The evaluator analyzes the query and produces a detailed assessment of both dimensions, checking for grammar errors, dialect-specific function usage, schema grounding, and proper alias usage.
4

Label Assignment

Based on the evaluation, labels are assigned: include syntactic if syntax is correct, include schematic if schema adherence passes.
This metric is computed by prompting an LLM and may require multiple LLM calls to compute, which can impact usage and billing.

Supported nodes

  • LLM span
Required inputs:
  • The generated SQL query (output)
  • The SQL dialect (for syntactic label): PostgreSQL, MySQL, SQLite, Snowflake, BigQuery, T-SQL, Spark SQL, etc.
  • Database/table schema information (for schematic label)
Optional inputs:
  • Domain knowledge or hints

What constitutes syntactic correctness (label “syntactic”)

  • The query is syntactically grammatically correct for the specific SQL dialect provided.
  • The SQL query does not contain grammatical errors, misplaced keywords, or use functions not supported by the specified dialect.
  • Syntax is evaluated independently of schema correctness.

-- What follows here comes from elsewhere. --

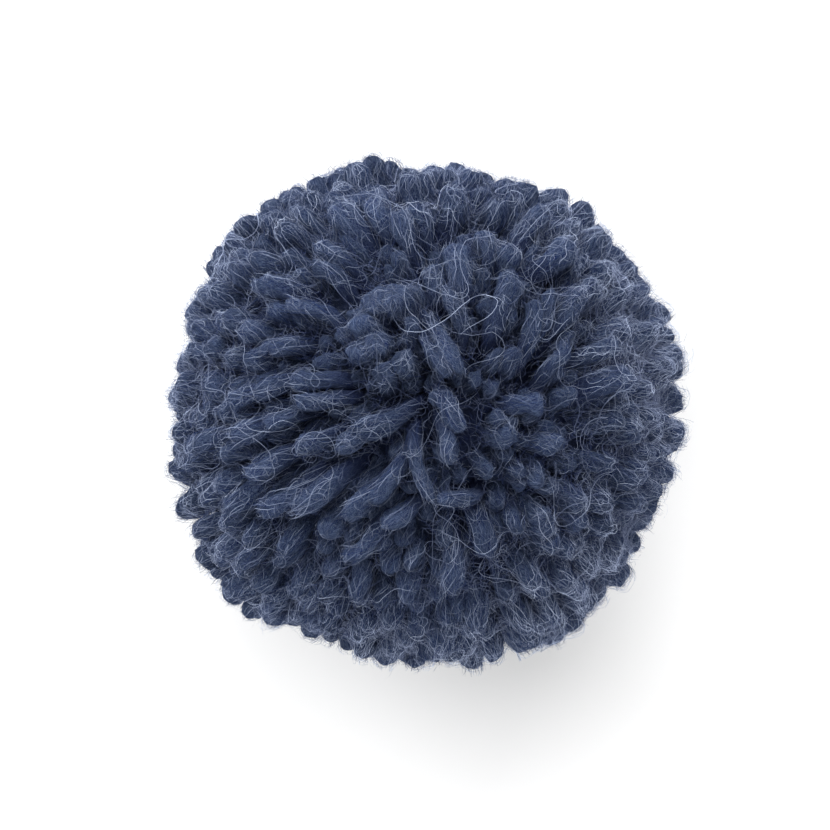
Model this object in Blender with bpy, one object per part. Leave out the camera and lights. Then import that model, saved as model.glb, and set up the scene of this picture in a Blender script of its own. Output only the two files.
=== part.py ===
"""A yarn pom pom: a ball of soft cut yarn ends, bound at the middle and trimmed round.

The ends stand in locks of about three. The locks grow out of the bound middle, fan away from
the two ends of the bundle, lean over one another with a slight twist, part here and
there, and stop at a trimmed ball. Under the ball they are shorter and end level, and
it rests on them.

Metres, +Z up. The origin lies on the resting surface, under the middle of the ball.
"""

import math
import random

import bmesh
import bpy
from mathutils import Matrix, Vector, noise

MM = 0.001
NAME = "yarn_locks"

# Driving dimensions of the ball.
TRIM_RADIUS = 49.4 * MM  # mean, from the middle of the ball to the cut ends
BOUND_RADIUS = 29.0 * MM  # where neighbouring locks run together
MIDDLE_HEIGHT = 45.8 * MM  # the middle of the ball above the resting surface
CELL_CORNERS = 258  # the locks stand between this many corners, spread over the ball
LOCK_WIDTH = 9.3 * MM  # across a lock that has room to open
LENGTH_SPREAD = 1.3 * MM  # a lock is up to this much longer or shorter

# The outline seen from above: the trim follows it at the widest part of the ball.
OUTLINE = (
    # bearing in degrees from +X towards +Y, radius in millimetres
    (0, 49.4), (15, 49.8), (30, 50.7), (45, 49.2), (60, 49.9), (75, 48.0),
    (90, 47.6), (105, 50.6), (120, 49.9), (135, 50.8), (150, 49.7), (165, 47.3),
    (180, 47.0), (195, 49.3), (210, 50.5), (225, 51.1), (240, 48.5), (255, 49.0),
    (270, 47.7), (285, 50.0), (300, 50.7), (315, 48.7), (330, 47.5), (345, 48.7),
)

# The fan: the bundle stands nearly upright, and its ends are swept away from its axis.
BUNDLE_TILT = 8.0  # degrees from +Z
BUNDLE_BEARING = 350.0  # degrees, the way in which the bundle tilts
TWIST = 20.0  # degrees, from straight away from the axis to the way the ends point
SWEPT = (
    # degrees from the bundle's axis, degrees from a lock's root to its tip
    (0, 0.0), (15, 8.5), (30, 15.0), (45, 16.5), (60, 12.0), (75, 6.0), (90, 1.5),
)
SWEPT_SHARE = (
    # bearing in degrees, share of the sweep that the locks on that side have
    (0, 0.6), (45, 1.0), (90, 1.0), (135, 1.0), (180, 1.05), (225, 1.1), (270, 0.7), (315, 0.25),
)
SWEEP_GROWTH = 1.5  # power of the height: above 1, a lock leaves its root upright

# Places where the locks part and the pile is open.
PARTINGS = (
    # bearing and degrees from +Z, half width of the gap's reach and push in millimetres
    (192, 7, 8.0, 2.6),
    (302, 17, 8.5, 3.0),
    (345, 39, 8.0, 2.6),
    (111, 35, 8.0, 2.6),
    (132, 30, 8.0, 2.6),
    (25, 18, 7.5, 2.2),
    (199, 38, 8.0, 2.4),
    (290, 42, 7.5, 2.6),
    (15, 65, 7.5, 2.4),
    (245, 86, 6.5, 2.0),
)
WAVE_LENGTH = 17.0 * MM  # of the pile's uneven lean
WAVE_SWAY = 2.3 * MM  # how far a tip is swayed by it
WAVE_PLACES = ((3.7, 1.2, 8.5), (15.1, 9.4, 2.6), (6.3, 21.8, 17.9))  # where its three parts are read

# A lock's rings, from its root to its tip.
RINGS = (
    # share of the lock's length, share of its cell's width
    (0.0, 0.78),
    (0.45, 0.85),
    (0.86, 0.88),
    (0.97, 0.70),
    (1.0, 0.36),
)
WIDEST_RING = 0.88  # the largest of those shares
RESTING_TIP = 0.76  # the share for a tip that ends level on the surface

GOLDEN_ANGLE = 137.508  # degrees between neighbours on an even spiral
SPREAD_SEED = 11
SPREAD_JITTER = 0.30  # of the distance between neighbouring corners
EVENED = 0.5  # share of the way that a corner moves to the middle of its neighbours
TRIANGLE_ROUNDS = 1  # of evening out before the triangles are joined to cells
CELL_ROUNDS = 3  # of evening out after that
CELL_INSET = 0.01  # on a ball of radius 1, from a cell's edge to the root of its lock
PARTING_END = 3.5  # reaches from a parting's middle past which it pushes no more
TINY = 1e-6  # a length on a ball of radius 1 that has no direction
YARN_COLOUR = (0.105, 0.130, 0.210, 1.0)
YARN_ROUGHNESS = 0.95


def direction(bearing, from_axis):
    """The unit vector at a bearing, in degrees, and an angle from +Z."""
    turn, fall = math.radians(bearing), math.radians(from_axis)
    return Vector((math.cos(turn) * math.sin(fall), math.sin(turn) * math.sin(fall), math.cos(fall)))


def read_row(rows, value):
    """A column of (position, number) rows, read smoothly between them."""
    for (before, low), (after, high) in zip(rows, rows[1:]):
        if value <= after:
            share = max(0.0, (value - before) / (after - before))
            return low + (high - low) * share * share * (3 - 2 * share)
    return rows[-1][1]


def read_round(rows, bearing):
    """The same for rows that go once round."""
    return read_row(rows + ((rows[0][0] + 360, rows[0][1]),), bearing % 360)


BUNDLE_AXIS = direction(BUNDLE_BEARING, BUNDLE_TILT)


def bearing_of(way):
    return math.degrees(math.atan2(way.y, way.x))


def sweep(way):
    """How far, as a vector across the ball, a tip at this place has been swept from its root."""
    end = BUNDLE_AXIS if way.dot(BUNDLE_AXIS) >= 0 else -BUNDLE_AXIS
    away = way * way.dot(end) - end
    if away.length < TINY:
        return Vector()
    from_end = math.degrees(math.acos(min(1.0, way.dot(end))))
    length = math.radians(read_row(SWEPT, from_end)) * read_round(SWEPT_SHARE, bearing_of(way))
    return Matrix.Rotation(math.radians(TWIST), 3, way) @ away.normalized() * length


def sway(way):
    """The uneven lean of the pile: a smooth wave across the ball."""
    waves = way * (TRIM_RADIUS / WAVE_LENGTH)
    wave = Vector([noise.noise(waves + Vector(place)) for place in WAVE_PLACES])
    across = wave - way * wave.dot(way)
    return across * (WAVE_SWAY / TRIM_RADIUS)


def parted(way, partings):
    """The push of the partings on a tip at this place."""
    push = Vector()
    for centre, reach, strength in partings:
        apart = way - centre
        share = apart.length / reach
        if 0 < share < PARTING_END:
            push += apart.normalized() * strength * share * math.exp(0.5 * (1 - share * share))
    return push


def combed(way, height, partings):
    """Where a lock that ends at way has got to at this share of its height."""
    bent = way - sweep(way) * (1 - min(1.0, height) ** SWEEP_GROWTH)
    moved = bent + (sway(way) + parted(way, partings)) * height
    return moved.normalized()


def trimmed_radius(way):
    """From the middle to the cut ends, in this direction: the trimmed ball, or the resting surface."""
    level = math.hypot(way.x, way.y)
    outline = read_round(OUTLINE, bearing_of(way)) * MM
    radius = TRIM_RADIUS + (outline - TRIM_RADIUS) * level * level
    if way.z < 0:
        radius = min(radius, MIDDLE_HEIGHT / -way.z)
    return radius


def rests(way):
    """Whether an end in this direction stops at the resting surface."""
    return way.z < 0 and trimmed_radius(way) >= MIDDLE_HEIGHT / -way.z


def point(way, height, partings):
    """The point of the pile over way, at a share of the height from the bound middle to the trim."""
    at = combed(way, height, partings)
    radius = BOUND_RADIUS + (trimmed_radius(at) - BOUND_RADIUS) * height
    return at * radius + Vector((0, 0, MIDDLE_HEIGHT))


def relax(mesh, rounds):
    """Evens out the cells of a ball of radius 1."""
    for _ in range(rounds):
        bmesh.ops.smooth_vert(
            mesh, verts=mesh.verts, factor=EVENED, use_axis_x=True, use_axis_y=True, use_axis_z=True
        )
        for corner in mesh.verts:
            corner.co.normalize()


def hull_triangles(ways):
    """The triangles between directions, each as the numbers of its corners, in a settled order."""
    hull = bmesh.new()
    numbers = {hull.verts.new(way): number for number, way in enumerate(ways)}
    bmesh.ops.convex_hull(hull, input=hull.verts)
    triangles = []
    for face in hull.faces:
        corners = [numbers[corner] for corner in face.verts]
        first = corners.index(min(corners))
        triangles.append(corners[first:] + corners[:first])
    hull.free()
    return sorted(triangles)


def spread_cells(mesh, chance):
    """A ball of radius 1 with one three- or four-sided cell for each lock, unevenly spread."""
    pitch = math.sqrt(4 * math.pi / CELL_CORNERS)
    ways = []
    for number in range(CELL_CORNERS):
        from_top = math.degrees(math.acos(1 - 2 * (number + 0.5) / CELL_CORNERS))
        jitter = Vector([chance.uniform(-1, 1) for _ in range(3)])
        way = direction(number * GOLDEN_ANGLE, from_top) + jitter * pitch * SPREAD_JITTER
        ways.append(way.normalized())
    corners = [mesh.verts.new(way) for way in ways]
    for triangle in hull_triangles(ways):
        mesh.faces.new([corners[number] for number in triangle])
    relax(mesh, TRIANGLE_ROUNDS)
    bmesh.ops.join_triangles(
        mesh, faces=mesh.faces, angle_face_threshold=math.pi, angle_shape_threshold=math.pi
    )
    relax(mesh, CELL_ROUNDS)


def placed_partings(mesh):
    """The partings, each moved to the nearest corner where four locks meet."""
    placed = []
    for bearing, from_top, reach, push in PARTINGS:
        wanted = direction(bearing, from_top)
        nearest = min(mesh.verts, key=lambda corner: (corner.co - wanted).length)
        placed.append((nearest.co.copy(), reach * MM / TRIM_RADIUS, push * MM / TRIM_RADIUS))
    return placed


def ring(middle, corners, share, height, partings):
    """The corners of one ring of a lock, held to the lock's own width where its cell is wider."""
    ways = [middle.lerp(corner, share).normalized() for corner in corners]
    centre = point(middle, height, partings)
    points = [point(way, height, partings) for way in ways]
    half_diagonal = sum((p - centre).length for p in points) / len(points)
    widest = LOCK_WIDTH * share / WIDEST_RING * math.sqrt(0.5)
    kept = min(1.0, widest / half_diagonal)
    return [centre.lerp(p, kept) for p in points]


def raise_lock(mesh, cell, extra, partings):
    """Insets a cell and draws it out to a lock, ring by ring. Where the ball rests, it ends level."""
    corners = [corner.co.copy() for corner in cell.verts]
    middle = sum(corners, Vector()).normalized()
    on_surface = rests(combed(middle, 1.0, partings))
    bmesh.ops.inset_individual(mesh, faces=[cell], thickness=CELL_INSET)
    top = cell
    for number, (height, share) in enumerate(RINGS):
        if number:
            top = bmesh.ops.extrude_discrete_faces(mesh, faces=[top])["faces"][0]
        if on_surface:
            places = ring(middle, corners, max(share, RESTING_TIP), height, partings)
        else:
            places = ring(middle, corners, share, height * (1 + extra), partings)
        level = on_surface and height == 1.0
        for corner, place in zip(top.verts, places):
            corner.co = place
            corner.co.z = 0.0 if level else max(0.0, place.z)


def yarn_material():
    material = bpy.data.materials.new("blue_yarn")
    material.use_nodes = True
    shader = material.node_tree.nodes["Principled BSDF"]
    shader.inputs["Base Color"].default_value = YARN_COLOUR
    shader.inputs["Roughness"].default_value = YARN_ROUGHNESS
    shader.inputs["Metallic"].default_value = 0.0
    return material


def settle_on_origin(mesh):
    """Moves the ball so that the middle of its box stands over the origin."""
    for axis in (0, 1):
        reach = [corner.co[axis] for corner in mesh.verts]
        shift = (min(reach) + max(reach)) / 2
        for corner in mesh.verts:
            corner.co[axis] -= shift


def make_pompom(collection):
    chance = random.Random(SPREAD_SEED)
    mesh = bmesh.new()
    spread_cells(mesh, chance)
    partings = placed_partings(mesh)
    mesh.verts.index_update()
    cells = sorted(mesh.faces, key=lambda cell: sorted(corner.index for corner in cell.verts))
    bound_corners = [(corner, corner.co.copy()) for corner in mesh.verts]
    for cell in cells:
        extra = chance.uniform(-1, 1) * LENGTH_SPREAD / (TRIM_RADIUS - BOUND_RADIUS)
        raise_lock(mesh, cell, extra, partings)
    for corner, way in bound_corners:
        corner.co = point(way, 0.0, partings)
    settle_on_origin(mesh)
    data = bpy.data.meshes.new(NAME)
    mesh.to_mesh(data)
    mesh.free()
    data.materials.append(yarn_material())
    data.shade_smooth()
    pompom = bpy.data.objects.new(NAME, data)
    collection.objects.link(pompom)
    return pompom


def main():
    for leftover in list(bpy.data.objects):
        bpy.data.objects.remove(leftover)
    collection = bpy.data.collections.new("yarn_pom_pom")
    bpy.context.scene.collection.children.link(collection)
    make_pompom(collection)


main()
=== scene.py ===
"""A pom pom of brushed, bulky navy yarn, seen from above on a pale floor.

The ball is dressed as it is made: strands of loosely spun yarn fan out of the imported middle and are
trimmed round, fine fibres run along each strand and leave it at its brushed surface, fuzz and matted
fibre lie over the pile, and long stray hairs loop across it.
"""

import functools
import math
from typing import NamedTuple
import bmesh
import bpy
import numpy as np
from bpy.props import FloatProperty, FloatVectorProperty, IntProperty, PointerProperty
from bpy.types import Operator, Panel, PropertyGroup
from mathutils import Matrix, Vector, noise


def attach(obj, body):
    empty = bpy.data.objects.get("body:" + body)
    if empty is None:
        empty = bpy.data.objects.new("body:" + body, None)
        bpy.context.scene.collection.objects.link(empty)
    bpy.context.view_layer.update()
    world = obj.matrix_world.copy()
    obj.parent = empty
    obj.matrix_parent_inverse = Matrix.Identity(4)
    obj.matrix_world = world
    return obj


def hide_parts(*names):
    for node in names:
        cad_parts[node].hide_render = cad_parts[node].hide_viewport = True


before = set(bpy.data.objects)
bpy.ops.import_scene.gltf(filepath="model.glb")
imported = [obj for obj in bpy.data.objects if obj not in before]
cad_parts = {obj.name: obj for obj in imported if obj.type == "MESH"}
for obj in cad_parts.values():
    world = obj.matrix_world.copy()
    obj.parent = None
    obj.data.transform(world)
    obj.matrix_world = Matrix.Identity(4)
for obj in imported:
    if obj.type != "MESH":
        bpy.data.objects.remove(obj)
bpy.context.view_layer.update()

bl_info = {
    "name": "Yarn Pom Pom",
    "version": (1, 0, 0),
    "blender": (4, 5, 0),
    "location": "View3D > Sidebar > Pom Pom",
    "description": "Builds a pom pom of brushed bulky yarn with its strands, fibres, fuzz and stray hairs",
    "category": "Add Mesh",
}

MM = 0.001
BODY = "root"
NODE = "yarn_locks"

# The photograph's frame, in its own pixels.
FRAME_WIDTH_PX = 830
BALL_CENTRE_PX = (424.5, 414.0)
PX = 0.1926 * MM  # one pixel at the middle of the ball

# The ball.
MIDDLE = np.array((0.0, 0.0, 45.8 * MM))  # where the yarn is bound
TRIM_RADIUS = 49.6 * MM
ROOT_RADIUS = 15.0 * MM  # where a strand starts, hidden among its neighbours
GATHERED_RADIUS = 40.4 * MM  # within this the yarn is packed too tight to see into
GATHERED_RELIEF = 1.6 * MM  # how uneven that is
GATHERED_LUMP = 6.0  # millimetres across one of its lumps

OUTLINE = (
    # bearing in degrees from +X towards +Y, radius of the trimmed outline in millimetres
    (0, 49.5), (15, 49.9), (30, 51.0), (45, 49.9), (60, 50.6), (75, 48.7),
    (90, 47.7), (105, 50.6), (120, 50.6), (135, 51.5), (150, 50.4), (165, 48.4),
    (180, 48.2), (195, 50.4), (210, 51.2), (225, 51.8), (240, 49.2), (255, 48.6),
    (270, 47.4), (285, 49.7), (300, 51.4), (315, 49.4), (330, 48.1), (345, 49.3),
)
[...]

What constitutes schematic correctness (label “schematic”)

  • The SQL query uses only the exact table names, column names, and data types defined in the provided schema information.
  • The query is grounded in the database information provided—no “hallucinated” table names, column names, or data types.
  • In queries with table aliases (e.g., in complex JOINs), all column references are correctly prefixed with the appropriate alias.
  • Data type comparisons and aggregation functions are appropriate for the column types.

Failure cases

Syntactic failures

  • Grammatical errors or misplaced keywords in the SQL query.
  • Use of functions or syntax not supported by the specified dialect.
  • No SQL dialect provided in the input.

Schematic failures

  • Reference to table names, column names, or data types not present in the schema (“schematic hallucination”).
  • Missing or incorrect table alias prefixes for column references in complex queries.
  • Comparing a column to a literal of an incompatible data type.
  • Applying an aggregation function unsuitable for a column’s data type.
  • No schema information provided in the input.

Example use cases

  • Catching schema hallucinations where the LLM invents table or column names that don’t exist in your database.
  • Validating dialect-specific syntax before executing queries against production databases (e.g., catching MySQL syntax in a PostgreSQL environment).
  • Pre-execution validation to prevent runtime errors from malformed SQL reaching your database.
  • Regression testing SQL generation models after prompt or model updates to ensure schema grounding doesn’t degrade.
Example: A data warehouse assistant generates a query referencing customer_revenue when the actual column in your schema is total_revenue. SQL Correctness catches this schema hallucination before the query fails at execution time, providing immediate feedback rather than a cryptic database error.

Best practices

Provide complete schema

Include comprehensive schema information with table names, column names, and data types to enable accurate schematic validation.

Combine with other Text-to-SQL metrics

Use alongside SQL Adherence and SQL Efficiency for comprehensive validation of generated queries.

Include domain hints

Provide domain knowledge or hints (e.g., “implements daylight savings refers to daylight_savings = ‘Yes’”) for more contextual evaluation.

Iterate with CLHF

Use continuous learning via human feedback to improve the evaluator’s accuracy for your specific database and domain.